Алексеева мазанка стояла в глубине очищенной от леса и выкорчеванной Троицкой площади, неподалеку от только что построенных деревянных гостиных рядов; лавки были накрест забиты досками, купцы еще не приехали; направо виднелись оголенные от снега земляные валы и бастионы крепости; пока только один из бастионов — бомбардира Петра Алексеева — был до половины одет камнем, там на мачте плескался белый с андреевским крестом морской флаг — в предвестии ожидаемого флота.
По всей площади ветром рябило воду; Александр Данилович, не разбирая, шлепал ботфортами, шел — наискосок — к Неве. Главная площадь Питербурха была только в разговорах да на планах, которые Петр Алексеевич чертил в своей записной книжке; а всего-то здесь стояла бревенчатая, проконопаченная мохом церковка — Троицкий собор, да неподалеку от него — ближе к реке — дом Петра Алексеевича, — чисто рубленная изба в две горницы, снаружи обшитая тесом и выкрашенная под кирпич, на крыше, на коньке, подставлены деревянные — крашеные мортира и две бомбы, как бы с горящими фитилями.

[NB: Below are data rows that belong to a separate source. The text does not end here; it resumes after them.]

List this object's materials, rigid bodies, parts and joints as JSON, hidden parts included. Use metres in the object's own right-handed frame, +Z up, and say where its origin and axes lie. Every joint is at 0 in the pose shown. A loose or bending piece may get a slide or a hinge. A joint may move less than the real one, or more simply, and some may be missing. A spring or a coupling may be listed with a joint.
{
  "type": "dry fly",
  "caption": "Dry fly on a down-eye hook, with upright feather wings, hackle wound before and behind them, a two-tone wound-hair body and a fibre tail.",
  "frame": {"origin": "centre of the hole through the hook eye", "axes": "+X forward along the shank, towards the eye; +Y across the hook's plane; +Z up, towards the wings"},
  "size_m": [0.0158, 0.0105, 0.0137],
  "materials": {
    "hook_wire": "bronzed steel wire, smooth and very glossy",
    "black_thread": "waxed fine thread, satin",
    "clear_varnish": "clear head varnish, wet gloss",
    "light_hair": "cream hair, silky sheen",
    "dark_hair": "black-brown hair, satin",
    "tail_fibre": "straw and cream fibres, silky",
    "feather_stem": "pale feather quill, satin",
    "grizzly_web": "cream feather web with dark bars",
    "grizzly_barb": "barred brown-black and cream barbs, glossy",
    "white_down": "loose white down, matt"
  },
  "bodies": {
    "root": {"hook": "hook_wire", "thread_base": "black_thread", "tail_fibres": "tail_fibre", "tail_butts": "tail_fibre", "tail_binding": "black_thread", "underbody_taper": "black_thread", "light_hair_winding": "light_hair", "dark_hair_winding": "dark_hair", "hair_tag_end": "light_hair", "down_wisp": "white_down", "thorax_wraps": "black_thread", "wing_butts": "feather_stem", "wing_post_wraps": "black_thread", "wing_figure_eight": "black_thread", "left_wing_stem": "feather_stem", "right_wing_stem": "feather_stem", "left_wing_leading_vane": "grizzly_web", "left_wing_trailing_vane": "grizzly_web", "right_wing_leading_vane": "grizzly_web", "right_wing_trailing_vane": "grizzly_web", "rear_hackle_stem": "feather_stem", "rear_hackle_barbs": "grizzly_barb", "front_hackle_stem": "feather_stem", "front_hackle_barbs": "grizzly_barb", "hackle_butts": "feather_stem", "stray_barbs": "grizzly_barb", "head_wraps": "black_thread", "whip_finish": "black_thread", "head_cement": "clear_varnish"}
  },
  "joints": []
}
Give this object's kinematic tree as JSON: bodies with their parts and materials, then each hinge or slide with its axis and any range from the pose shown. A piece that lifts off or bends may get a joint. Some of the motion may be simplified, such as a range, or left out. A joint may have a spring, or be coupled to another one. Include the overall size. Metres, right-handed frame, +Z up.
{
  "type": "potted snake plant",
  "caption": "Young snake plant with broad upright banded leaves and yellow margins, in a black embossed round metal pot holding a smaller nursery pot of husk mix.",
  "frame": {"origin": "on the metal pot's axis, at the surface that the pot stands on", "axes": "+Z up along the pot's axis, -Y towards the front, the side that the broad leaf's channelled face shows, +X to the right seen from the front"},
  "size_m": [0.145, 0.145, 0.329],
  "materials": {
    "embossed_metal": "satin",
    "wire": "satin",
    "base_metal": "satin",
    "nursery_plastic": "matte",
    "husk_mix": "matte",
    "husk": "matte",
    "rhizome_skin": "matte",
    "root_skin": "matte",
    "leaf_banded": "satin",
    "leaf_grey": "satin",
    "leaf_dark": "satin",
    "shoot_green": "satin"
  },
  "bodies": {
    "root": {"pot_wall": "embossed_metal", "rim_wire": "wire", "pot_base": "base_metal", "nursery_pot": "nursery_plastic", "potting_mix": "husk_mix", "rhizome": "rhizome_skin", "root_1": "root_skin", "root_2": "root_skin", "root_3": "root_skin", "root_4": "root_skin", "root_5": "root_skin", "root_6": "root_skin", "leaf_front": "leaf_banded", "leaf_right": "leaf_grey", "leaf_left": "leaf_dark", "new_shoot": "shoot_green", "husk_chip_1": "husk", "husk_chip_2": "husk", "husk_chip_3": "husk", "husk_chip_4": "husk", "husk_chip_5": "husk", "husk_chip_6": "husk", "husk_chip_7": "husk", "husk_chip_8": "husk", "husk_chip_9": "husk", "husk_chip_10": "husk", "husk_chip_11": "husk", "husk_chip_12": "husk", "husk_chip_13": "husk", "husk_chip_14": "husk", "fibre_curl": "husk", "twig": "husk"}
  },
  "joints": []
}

По другой стороне площади находился низенький голландский дом, весьма располагающий к тому, чтобы туда зайти, — из трубы его постоянно курился дымок, за окном, сквозь мутные стеклышки, виднелась оловянная посуда и висящие колбасы, на входной двери намалеван преужасный штурман с пиратской бородой, в одной руке он держит пивную кружку, в другой — чем играют в кости, над входом скрипела на шесте вывеска: «Аустерия четырех фрегатов».